→ **Your goal**
Of the records that follow, copy only the lines from the line containing "The Blender code for this object" to the line containing "bpy.context.view_layer.objects.active = pieces[0]", both included, exactly as written.

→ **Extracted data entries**
* Begin *

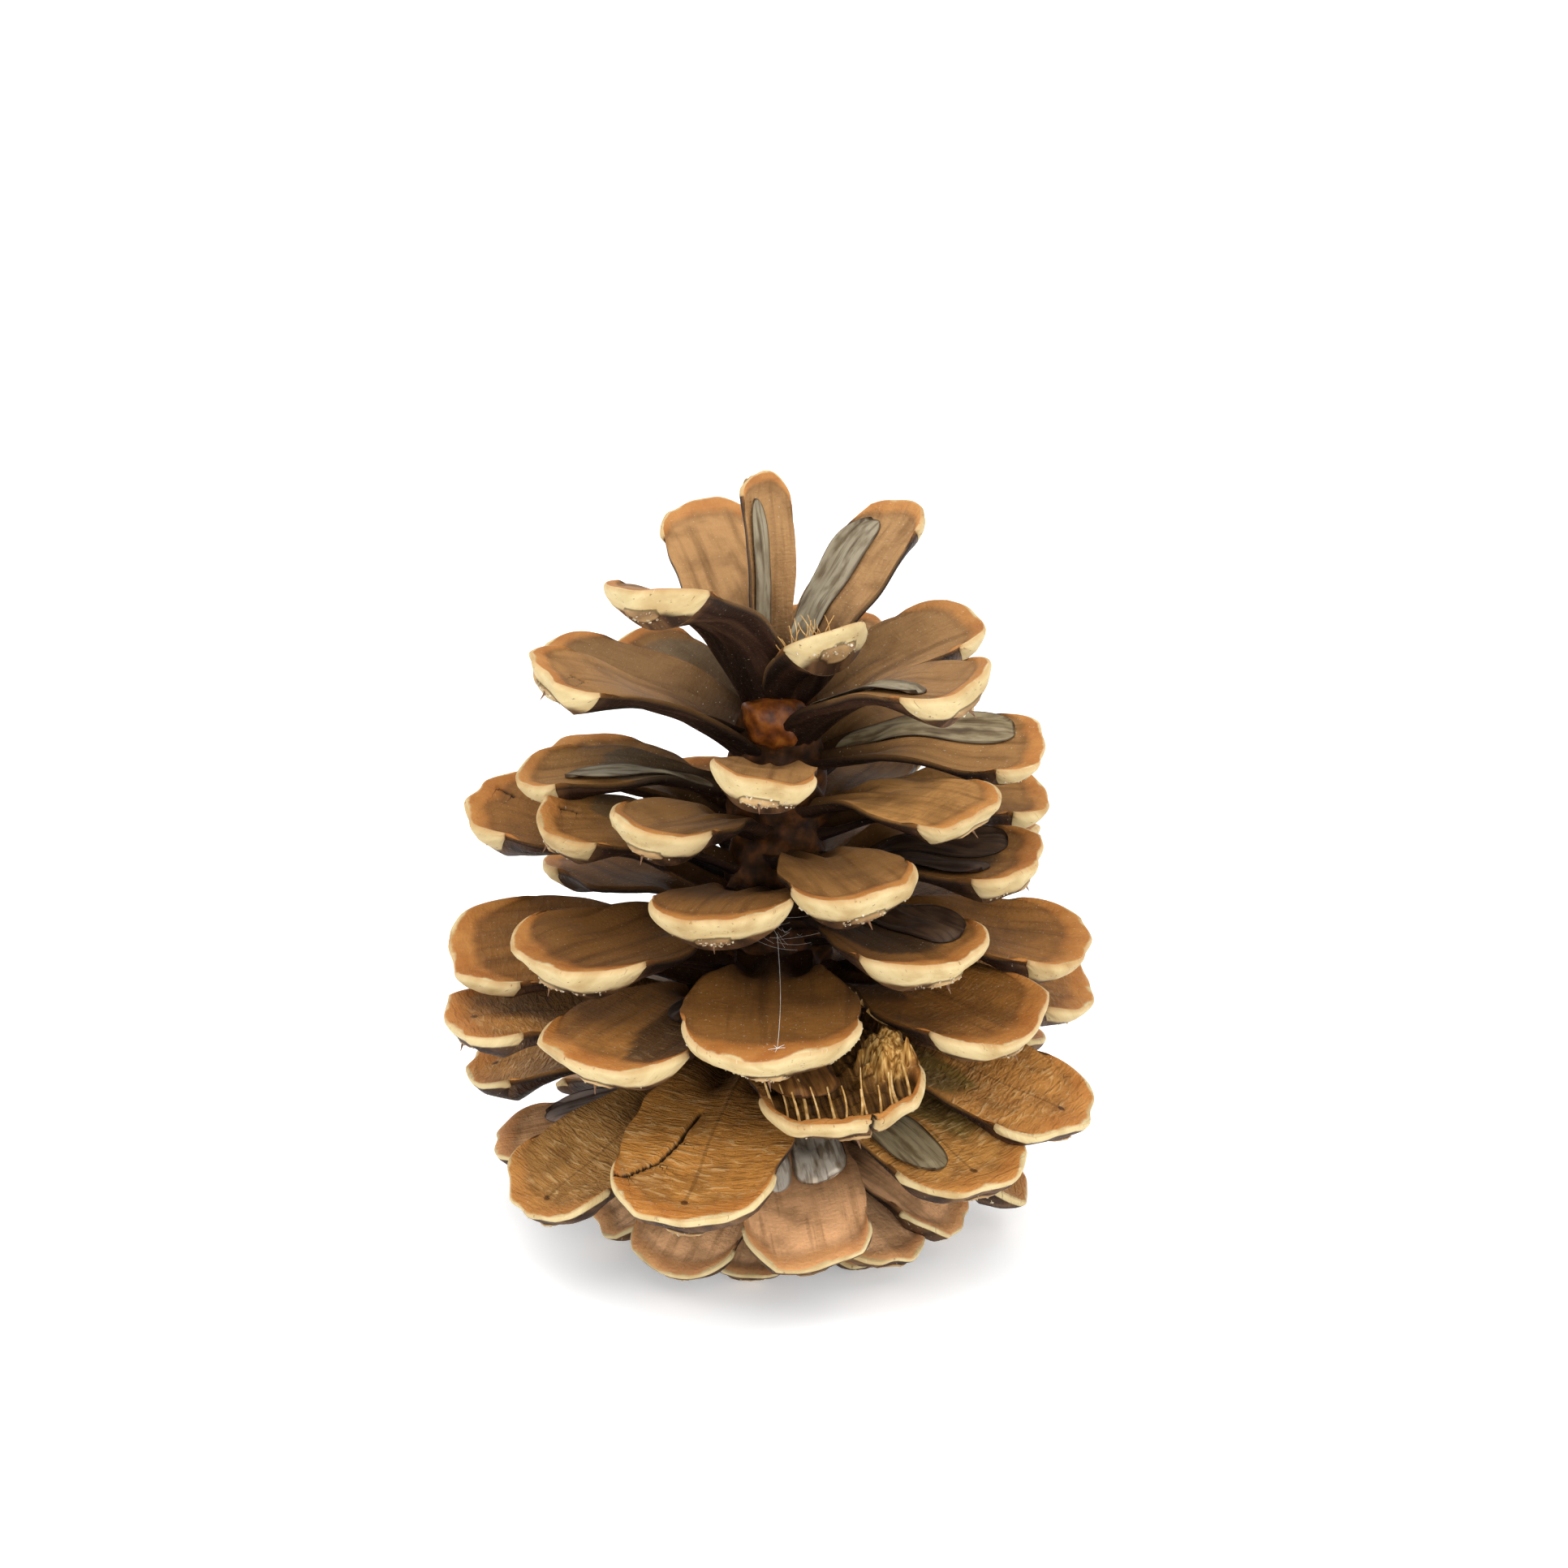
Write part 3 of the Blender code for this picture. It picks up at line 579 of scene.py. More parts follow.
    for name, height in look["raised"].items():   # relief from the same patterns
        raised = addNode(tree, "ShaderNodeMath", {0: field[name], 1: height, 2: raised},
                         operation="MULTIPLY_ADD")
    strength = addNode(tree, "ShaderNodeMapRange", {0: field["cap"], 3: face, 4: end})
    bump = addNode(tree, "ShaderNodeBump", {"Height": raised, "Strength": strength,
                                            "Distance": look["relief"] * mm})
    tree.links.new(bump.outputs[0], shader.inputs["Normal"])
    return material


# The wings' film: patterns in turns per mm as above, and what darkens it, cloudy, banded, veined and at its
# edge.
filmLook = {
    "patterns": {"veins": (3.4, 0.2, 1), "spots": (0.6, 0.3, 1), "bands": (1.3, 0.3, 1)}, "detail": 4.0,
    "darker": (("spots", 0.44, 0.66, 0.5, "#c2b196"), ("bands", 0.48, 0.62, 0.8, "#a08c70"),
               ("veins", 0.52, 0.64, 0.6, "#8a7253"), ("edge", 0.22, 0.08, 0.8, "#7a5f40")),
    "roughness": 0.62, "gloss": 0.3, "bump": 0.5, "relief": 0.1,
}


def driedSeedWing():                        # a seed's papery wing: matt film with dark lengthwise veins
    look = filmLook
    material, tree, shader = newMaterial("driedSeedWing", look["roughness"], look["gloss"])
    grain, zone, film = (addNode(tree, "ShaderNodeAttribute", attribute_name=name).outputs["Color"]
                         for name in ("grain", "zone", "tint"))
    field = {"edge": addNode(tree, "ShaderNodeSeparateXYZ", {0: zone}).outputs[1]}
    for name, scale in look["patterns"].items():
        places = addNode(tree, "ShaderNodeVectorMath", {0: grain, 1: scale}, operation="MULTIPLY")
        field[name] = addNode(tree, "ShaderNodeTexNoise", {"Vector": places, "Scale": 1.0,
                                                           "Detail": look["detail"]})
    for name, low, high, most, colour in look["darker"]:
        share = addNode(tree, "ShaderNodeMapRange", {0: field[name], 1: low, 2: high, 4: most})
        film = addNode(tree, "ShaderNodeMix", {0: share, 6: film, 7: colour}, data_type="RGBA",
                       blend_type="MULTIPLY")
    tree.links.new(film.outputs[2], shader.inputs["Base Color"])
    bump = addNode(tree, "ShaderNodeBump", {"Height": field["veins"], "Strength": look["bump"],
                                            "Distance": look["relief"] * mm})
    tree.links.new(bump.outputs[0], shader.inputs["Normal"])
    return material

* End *
* Begin *

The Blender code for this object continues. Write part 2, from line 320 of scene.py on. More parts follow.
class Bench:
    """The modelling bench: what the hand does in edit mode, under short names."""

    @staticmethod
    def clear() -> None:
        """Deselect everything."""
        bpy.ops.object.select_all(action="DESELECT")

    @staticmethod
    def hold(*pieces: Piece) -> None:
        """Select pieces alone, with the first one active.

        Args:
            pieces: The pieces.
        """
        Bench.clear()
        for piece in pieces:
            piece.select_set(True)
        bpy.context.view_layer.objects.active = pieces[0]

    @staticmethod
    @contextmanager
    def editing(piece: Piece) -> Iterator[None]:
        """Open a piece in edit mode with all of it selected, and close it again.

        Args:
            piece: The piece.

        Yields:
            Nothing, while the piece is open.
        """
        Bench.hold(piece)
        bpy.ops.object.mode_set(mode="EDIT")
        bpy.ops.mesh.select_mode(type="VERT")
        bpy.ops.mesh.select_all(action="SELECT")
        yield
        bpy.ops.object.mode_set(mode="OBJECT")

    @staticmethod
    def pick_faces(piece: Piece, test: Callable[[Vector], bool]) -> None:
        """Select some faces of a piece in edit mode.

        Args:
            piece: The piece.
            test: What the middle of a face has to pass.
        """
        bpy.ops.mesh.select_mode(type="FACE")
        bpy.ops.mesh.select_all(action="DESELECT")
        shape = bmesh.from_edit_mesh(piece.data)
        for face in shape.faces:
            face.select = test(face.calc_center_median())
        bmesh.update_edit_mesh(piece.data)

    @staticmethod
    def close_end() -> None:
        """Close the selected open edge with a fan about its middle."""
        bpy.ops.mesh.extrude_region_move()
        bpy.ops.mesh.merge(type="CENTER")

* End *

→ **Written response**
The Blender code for this object continues. Write part 2, from line 320 of scene.py on. More parts follow.
class Bench:
    """The modelling bench: what the hand does in edit mode, under short names."""

    @staticmethod
    def clear() -> None:
        """Deselect everything."""
        bpy.ops.object.select_all(action="DESELECT")

    @staticmethod
    def hold(*pieces: Piece) -> None:
        """Select pieces alone, with the first one active.

        Args:
            pieces: The pieces.
        """
        Bench.clear()
        for piece in pieces:
            piece.select_set(True)
        bpy.context.view_layer.objects.active = pieces[0]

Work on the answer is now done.